When he was convicted and sentenced the first two times, the legal standard was a hard number: if the defendant’s IQ was below 70, he could not be executed. If it was above that, he could. (Snelgrove scored a 70 on a test administered during the second sentencing.) But in 2014, the U.S. Supreme Court made that cut-off less strict. The court recognized that there is no such thing as an unfailing IQ number. It is more of a range. It has a margin of error. That margin was placed at five points ether way. The court went further, establishing yet more standards that must be met to find an individual mentally challenged or not: functional intelligence must be taken into account. And if there was or is a “mental deficit,” that has to be documented as having existed before the defendant was 18.

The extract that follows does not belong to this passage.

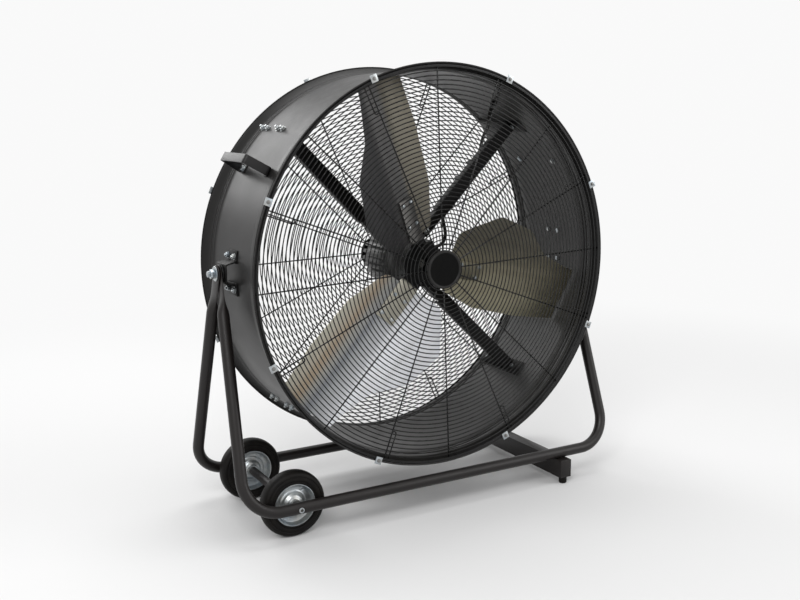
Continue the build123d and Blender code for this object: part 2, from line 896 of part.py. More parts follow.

All those questions and standards can be argued in an evidentiary hearing, following which the judge will rule on this morbid irony: whether Snelgrove is intelligent enough to be executed, or not.
But deciding whether there should be such an evidentiary hearing must itself be argued before Craig first.

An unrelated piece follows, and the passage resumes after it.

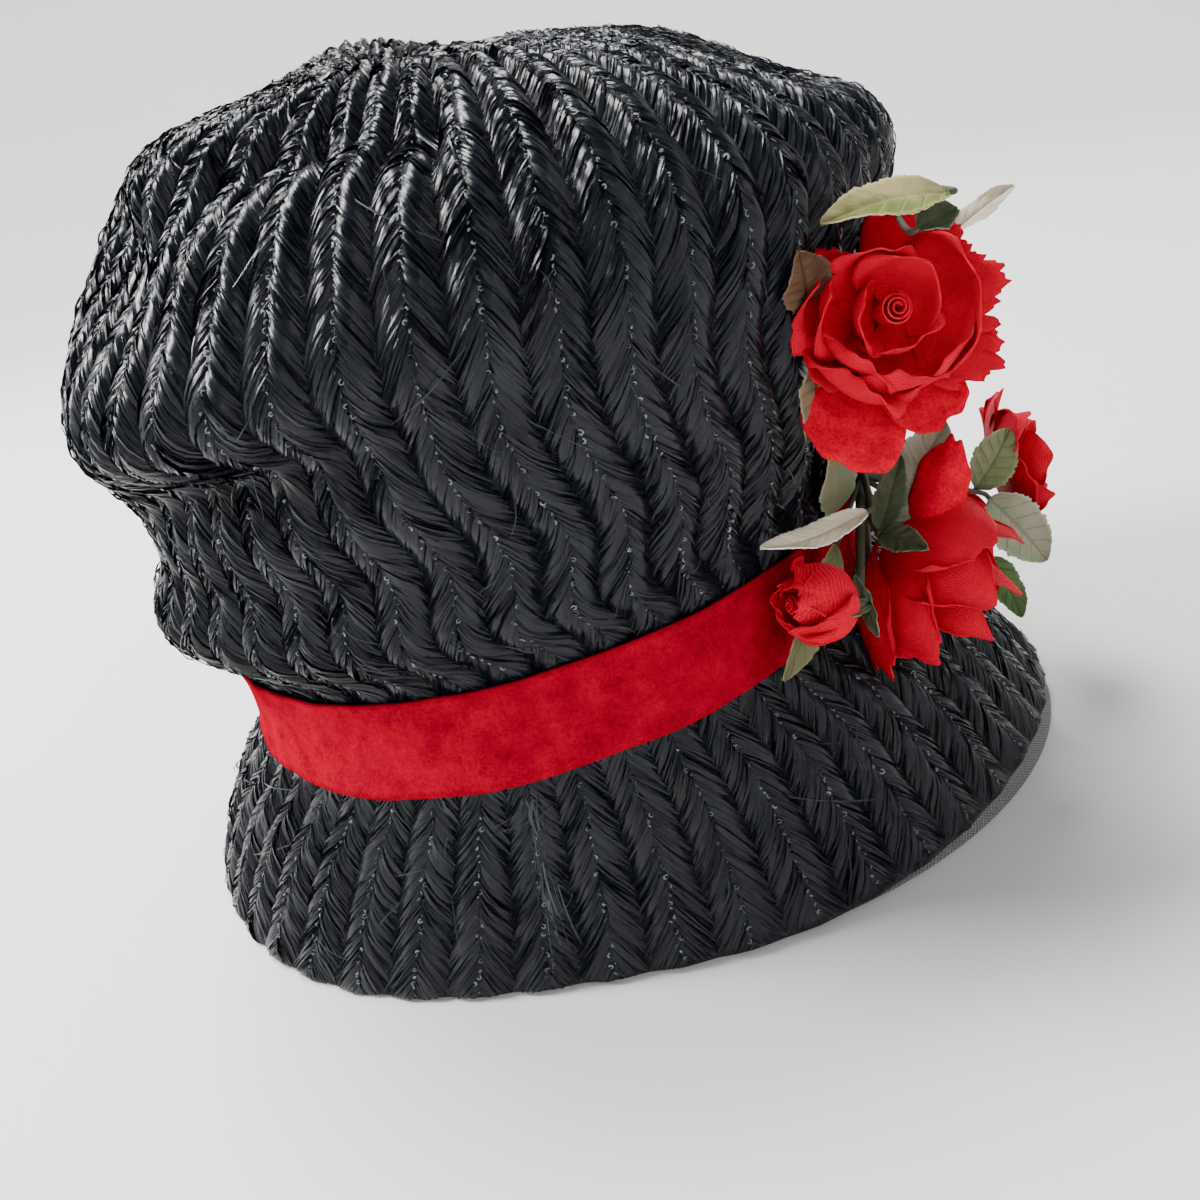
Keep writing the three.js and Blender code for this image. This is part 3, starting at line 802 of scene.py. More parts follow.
# Petals of the flowers, in mm and degrees.  turn is a petal's place round the axis and wide half its
# spread there.  It starts near the axis at the rise floor, bends over at the reach bend and the rise low,
# and ends at reach and rise.  curl rolls its rim outward, point sharpens its tip and fray tears its edge,
# all from 0 to 1; cloth is 0 for satin and 1 for velvet.
PETAL_COLUMNS = ("turn", "wide", "floor", "bend", "low", "reach", "rise", "curl", "point", "fray", "cloth")
FLOWERS = {
    "rose_large": {
        "front": (77, -92, 142),
        "axis": (0.1, -0.95, 0.3),
        "roll": (3.5, 10, 2.0),
        "petals": (
            (172, 84, -10, 10, -8, 7.4, 0.5, 0.25, 0.3, 0, 0),
            (35, 92, -10, 12, -9, 9.6, 2.0, 0.35, 0.3, 0, 0),
            (282, 74, -10, 12, -9, 8.6, -0.6, 0.3, 0, 0, 0),
            (95, 60, -12, 17, -11, 12.2, 1.0, 0.5, 0.5, 0, 0),
            (158, 54, -12, 19, -11, 13.6, 0.5, 0.5, 0.8, 0, 0),
            (222, 52, -13, 20, -12, 12.6, 0.5, 0.35, 0.2, 0, 0),
            (262, 56, -15, 25, -13, 13.5, -1.5, 0.3, 0.2, 0, 0),
            (312, 50, -15, 27, -13, 15.0, -1.0, 0.6, 0.3, 0, 0),
            (350, 58, -14, 26, -13, 18.5, 0.0, 0.2, 0.1, 0, 0),
            (150, 46, -14, 23, -13, 16.6, -0.5, 0.9, 1.0, 0, 0),
            (232, 44, -15, 27, -13, 15.5, -3.0, 0.5, 0.2, 0, 0),
            (60, 26, -16, 19, -17, 25.5, -7.5, 0.5, 0.7, 0.2, 0),
            (26, 26, -16, 18, -17, 28.0, -8.5, 0.3, 0.0, 0.8, 0),
            (-3, 26, -16, 18, -17, 30.5, -7.0, 0.2, 0.0, 0.9, 0),
            (-36, 28, -16, 18, -17, 30.0, -7.5, 0.2, 0.0, 0.8, 0),
            (-70, 31, -17, 16, -19, 28.5, -10.5, 0.2, 0.1, 0, 1),
            (-116, 35, -17, 18, -19, 34.5, -10.0, 0.3, 0.25, 0, 1),
            (-160, 34, -16, 16, -17, 19.0, -11.0, 0.2, 0.1, 0, 0),
            (120, 36, -16, 12, -17, 16.0, -12.5, 0.2, 0.0, 0, 0),
        ),
    },
    "rose_lower": {
        "front": (95, -61.5, 53.6),
        "axis": (0.58, -0.30, -0.75),
        "roll": (3.4, 12, 3.0),
        "petals": (
            (60, 80, -12, 11, -8, 8.0, 4.0, 0.3, 0.6, 0, 0),
            (180, 80, -12, 11, -8, 8.5, 4.5, 0.3, 0.7, 0, 0),
            (300, 80, -12, 12, -8, 9.0, 3.0, 0.3, 0.5, 0, 0),
            (100, 44, -20, 17, -12, 13.0, 8.0, 0.5, 1.0, 0, 0),
            (165, 46, -20, 17, -12, 13.5, 7.5, 0.5, 1.0, 0, 0),
            (30, 46, -20, 18, -12, 14.0, 3.0, 0.5, 0.9, 0, 0),
            (-50, 50, -20, 18, -12, 14.0, 2.0, 0.4, 0.5, 0, 0),
            (235, 48, -20, 18, -12, 15.0, 4.0, 0.4, 0.9, 0, 0),
            (82, 38, -27, 23, -16, 21.5, -1.0, 0.5, 1.0, 0, 0),
            (142, 42, -28, 24, -17, 20.0, 2.5, 0.5, 1.0, 0, 0),
            (190, 36, -28, 26, -18, 25.5, 1.5, 0.5, 0.8, 0.4, 0),
            (26, 38, -27, 22, -16, 23.0, -4.0, 0.4, 0.8, 0, 0),
            (-20, 40, -27, 21, -16, 20.0, -5.0, 0.4, 0.5, 0, 0),
            (-75, 42, -27, 22, -16, 20.0, -5.0, 0.4, 0.5, 0, 0),
            (116, 50, -29, 26, -26, 23.5, -9.0, 0.35, 0.1, 0.45, 0),
            (222, 36, -29, 26, -22, 29.5, -2.5, 0.35, 0.2, 0.7, 0),
            (252, 34, -29, 22, -22, 25.0, -8.0, 0.3, 0.2, 0.2, 0),
        ),
    },
    "rose_rear": {
        "front": (140, -10, 70),
        "axis": (0.93, -0.15, 0.1),
        "roll": (3.2, 8, 1.5),
        "petals": (
            (40, 80, -9, 12, -7, 8.0, 1.0, 0.3, 0.3, 0, 0),
            (160, 80, -9, 12, -7, 8.5, 0.5, 0.3, 0.3, 0, 0),
            (285, 80, -9, 12, -7, 9.0, 0.0, 0.3, 0.3, 0, 0),
            (100, 46, -14, 17, -11, 14.0, -1.0, 0.5, 0.7, 0, 0),
            (215, 46, -14, 17, -11, 14.0, -1.5, 0.5, 0.6, 0, 0),
            (340, 46, -14, 17, -11, 14.0, -1.5, 0.5, 0.6, 0, 0),
            (80, 34, -15, 17, -15, 21.5, -7.0, 0.4, 0.2, 0, 0),
            (20, 38, -15, 16, -15, 20.0, -7.5, 0.4, 0.1, 0.6, 0),
            (-45, 42, -15, 16, -15, 20.0, -7.5, 0.4, 0.1, 0.4, 0),
            (-110, 36, -15, 14, -15, 17.0, -8.0, 0.4, 0.1, 0, 0),
            (180, 38, -15, 16, -15, 20.0, -7.5, 0.4, 0.1, 0, 0),
            (130, 32, -15, 17, -15, 22.0, -7.0, 0.4, 0.1, 0.5, 0),
        ),
    },
    "rosebud": {
        "front": (42.7, -92.9, 80.4),
        "axis": (-0.90, -0.32, 0.30),
        "roll": (2.4, 9, -0.5),
        "petals": (
            (0, 100, -17, 11, -12, 3.2, -0.2, 0.15, 0.0, 0.2, 0),
            (125, 100, -17, 12, -12, 3.5, 0.2, 0.2, 0.1, 0.3, 0),
            (245, 100, -18, 13, -13, 3.8, 0.0, 0.25, 0.1, 0.3, 0),
            (60, 92, -19, 15, -15, 4.3, 0.4, 0.35, 0.2, 0.25, 0),
            (185, 96, -19, 15.5, -15, 4.5, 0.0, 0.4, 0.2, 0.25, 0),
            (300, 90, -19, 15.5, -15, 4.6, -0.5, 0.4, 0.2, 0.25, 0),
        ),
    },
}
VELVET = 1  # as the cloth of a petal
SPIRAL, SPIRAL_START = 1150, 0.45  # a rolled middle's turn in degrees, and its first distance from the axis
PETAL_ROOT = 0.8  # distance from the axis at which a petal starts, in mm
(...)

That’s not what took place today. Rather, the lawyers and the judge today agreed to hold a hearing on whether to hold that evidentiary hearing. That pre-hearing is set for Oct. 27.
“I guess we need to take a look at that issue and probably decide exactly what they’re telling us,” Craig said, referring to the Florida Supreme Court decision that sent the case back to the trial court for a re-sentencing, though that decision seems to make it clear: “Snelgrove is not entitled to postconviction relief pursuant to the United States Supreme Court’s decision in Hall v. Florida,” a reference to the seminal 2014 U.S. Supreme Couyrt case on mental disability, continuing: “Snelgrove was permitted to present evidence of all three prongs of the test for an intellectual disability. The trial court considered each prong in tandem in determining that Snelgrove was not intellectually disabled; no single factor was considered dispositive.”
What Craig was deferring to, when he acceded potentially to giving Snelgrove another hearing on his intellectual disability, was not the Supreme Court’s controlling opinion, but to Justice Barbara Pariente’s dissent on that score. Dissents don’t carry the force of law, but they are not without force, and in fact often shape the evolution of laws to come. Pariente wrote: “I would remand for a new evidentiary hearing on Snelgrove’s possible intellectual disability in light of the fact that the first evidentiary hearing on that matter occurred in 2009, prior to the United States Supreme Court’s decision in Hall v. Florida.”
Craig is doing what judges do: they don’t want their proceedings reversed on appeal, so they cover every base they can to ensure that. He hasn’t yet granted the evidentiary hearing. He’s only giving the defense a chance to make its case for one. The state will most likely point to the controlling opinion by the Supreme Court to say that the evidentiary hearing is not needed. But whether Craig grants that hearing or not may set a tone for what would happen after that—it may indicate to what extent Craig is willing to hear the arguments about Snelgrove’s mental capacities, which itself may point to whether Craig would end up pre-empting yet another sentencing phase by ruling Snelgrove incompetent to be executed.
Finally, there’s the matter of Craig himself: he was in the State Attorney’s Office from 1998 to 2011, though never in the Homicide Investigations Unit that prosecuted the Snelgrove case. “I’m not even sure who did it,” Craig said. So he wants to hear from both sides whether he should recuse himself from the case. That too will be decided at the October hearing.
Snelgrove was not in court today. He asked not to be present for a mere status hearing. But he will be present in October. He is being held at Union Correctional Institution, the state prison between Starke and Raiford southwest of Jacksonville.